### Input data
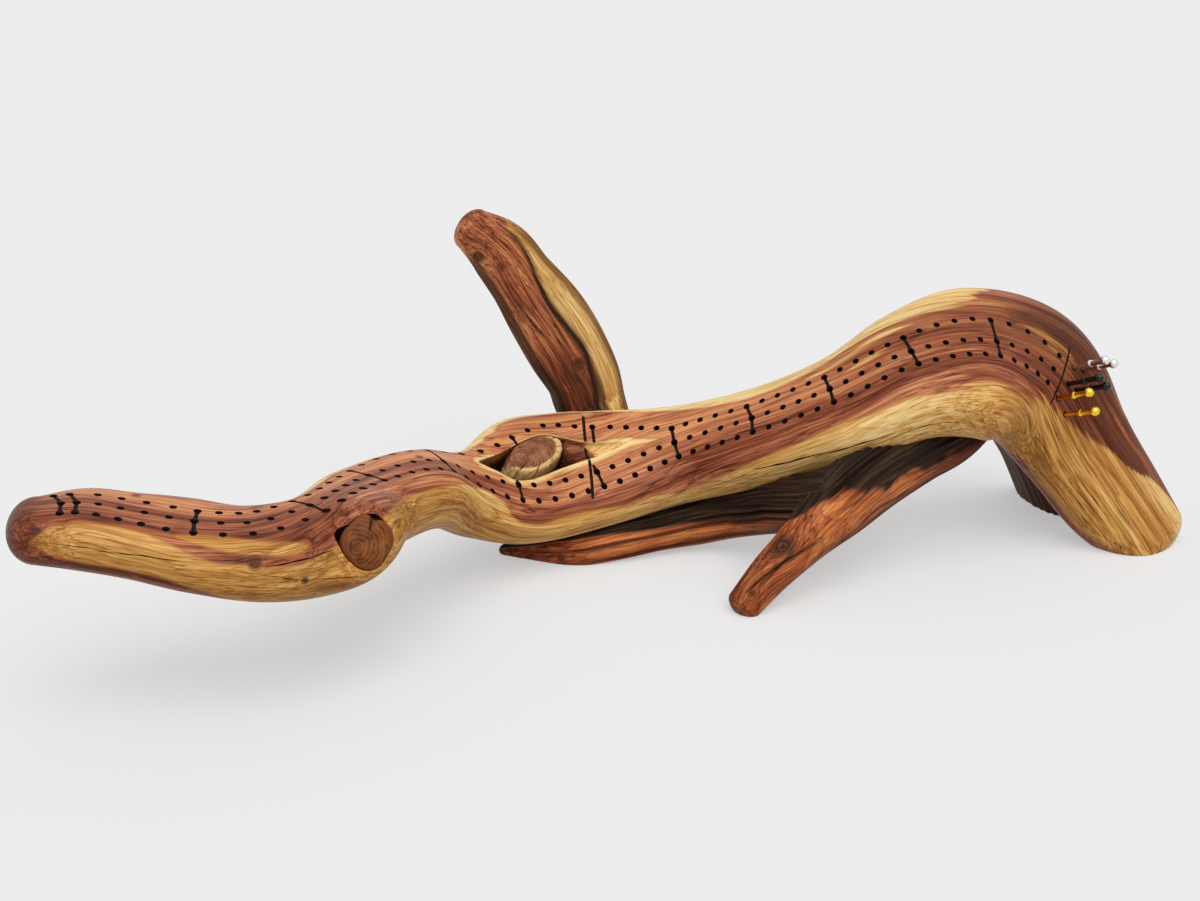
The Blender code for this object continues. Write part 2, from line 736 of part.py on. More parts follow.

--

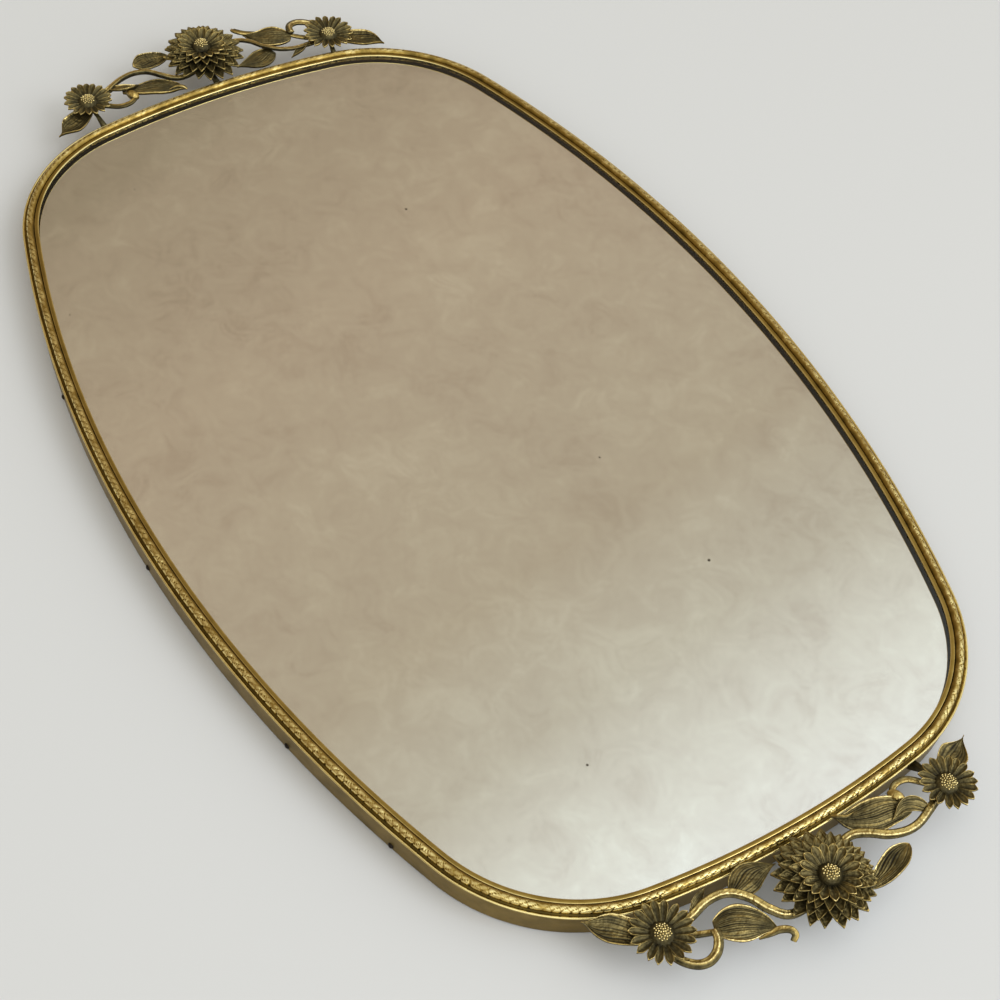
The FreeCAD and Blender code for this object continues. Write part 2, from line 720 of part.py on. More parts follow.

---

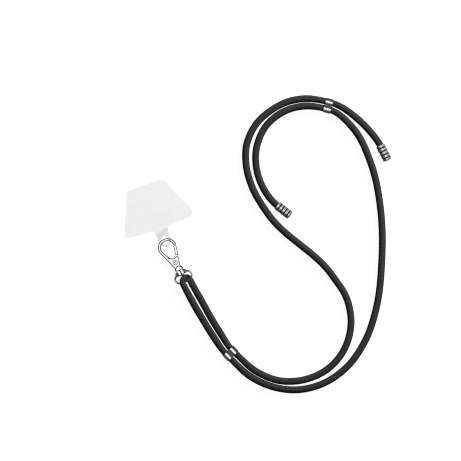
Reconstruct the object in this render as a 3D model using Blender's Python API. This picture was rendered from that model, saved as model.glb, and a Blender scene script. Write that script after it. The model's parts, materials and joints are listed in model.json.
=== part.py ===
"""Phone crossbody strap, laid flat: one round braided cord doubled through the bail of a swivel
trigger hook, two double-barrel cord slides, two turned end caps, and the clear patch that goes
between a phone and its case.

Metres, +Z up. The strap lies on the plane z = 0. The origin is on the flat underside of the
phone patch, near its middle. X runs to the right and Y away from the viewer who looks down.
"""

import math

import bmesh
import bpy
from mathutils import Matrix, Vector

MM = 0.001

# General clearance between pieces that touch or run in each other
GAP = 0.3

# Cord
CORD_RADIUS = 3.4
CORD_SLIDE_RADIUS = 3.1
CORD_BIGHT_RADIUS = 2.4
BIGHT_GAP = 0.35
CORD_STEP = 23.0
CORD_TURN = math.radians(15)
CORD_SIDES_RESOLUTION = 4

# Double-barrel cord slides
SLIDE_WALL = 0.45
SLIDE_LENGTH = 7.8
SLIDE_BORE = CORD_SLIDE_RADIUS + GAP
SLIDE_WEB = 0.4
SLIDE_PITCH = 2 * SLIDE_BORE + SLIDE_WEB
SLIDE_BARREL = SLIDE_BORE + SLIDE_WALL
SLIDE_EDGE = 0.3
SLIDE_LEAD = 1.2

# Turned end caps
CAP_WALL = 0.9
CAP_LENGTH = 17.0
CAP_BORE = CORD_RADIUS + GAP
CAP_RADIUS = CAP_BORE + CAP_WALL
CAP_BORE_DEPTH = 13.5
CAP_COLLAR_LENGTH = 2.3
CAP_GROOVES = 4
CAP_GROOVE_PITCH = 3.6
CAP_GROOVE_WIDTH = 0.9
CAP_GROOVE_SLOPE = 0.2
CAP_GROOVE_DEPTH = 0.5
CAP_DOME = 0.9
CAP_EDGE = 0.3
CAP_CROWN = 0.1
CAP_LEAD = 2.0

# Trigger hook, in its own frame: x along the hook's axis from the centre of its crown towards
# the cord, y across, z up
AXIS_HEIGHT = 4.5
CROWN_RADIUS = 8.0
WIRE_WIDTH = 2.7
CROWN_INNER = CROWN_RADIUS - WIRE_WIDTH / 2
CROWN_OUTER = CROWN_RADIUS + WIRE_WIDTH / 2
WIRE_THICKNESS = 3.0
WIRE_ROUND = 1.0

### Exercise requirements
Retype the entries above exactly, but only from the line containing "Reconstruct the object" through the line containing "SLIDE_LEAD = 1.2", both included.

### Output for this exercise
Reconstruct the object in this render as a 3D model using Blender's Python API. This picture was rendered from that model, saved as model.glb, and a Blender scene script. Write that script after it. The model's parts, materials and joints are listed in model.json.
=== part.py ===
"""Phone crossbody strap, laid flat: one round braided cord doubled through the bail of a swivel
trigger hook, two double-barrel cord slides, two turned end caps, and the clear patch that goes
between a phone and its case.

Metres, +Z up. The strap lies on the plane z = 0. The origin is on the flat underside of the
phone patch, near its middle. X runs to the right and Y away from the viewer who looks down.
"""

import math

import bmesh
import bpy
from mathutils import Matrix, Vector

MM = 0.001

# General clearance between pieces that touch or run in each other
GAP = 0.3

# Cord
CORD_RADIUS = 3.4
CORD_SLIDE_RADIUS = 3.1
CORD_BIGHT_RADIUS = 2.4
BIGHT_GAP = 0.35
CORD_STEP = 23.0
CORD_TURN = math.radians(15)
CORD_SIDES_RESOLUTION = 4

# Double-barrel cord slides
SLIDE_WALL = 0.45
SLIDE_LENGTH = 7.8
SLIDE_BORE = CORD_SLIDE_RADIUS + GAP
SLIDE_WEB = 0.4
SLIDE_PITCH = 2 * SLIDE_BORE + SLIDE_WEB
SLIDE_BARREL = SLIDE_BORE + SLIDE_WALL
SLIDE_EDGE = 0.3
SLIDE_LEAD = 1.2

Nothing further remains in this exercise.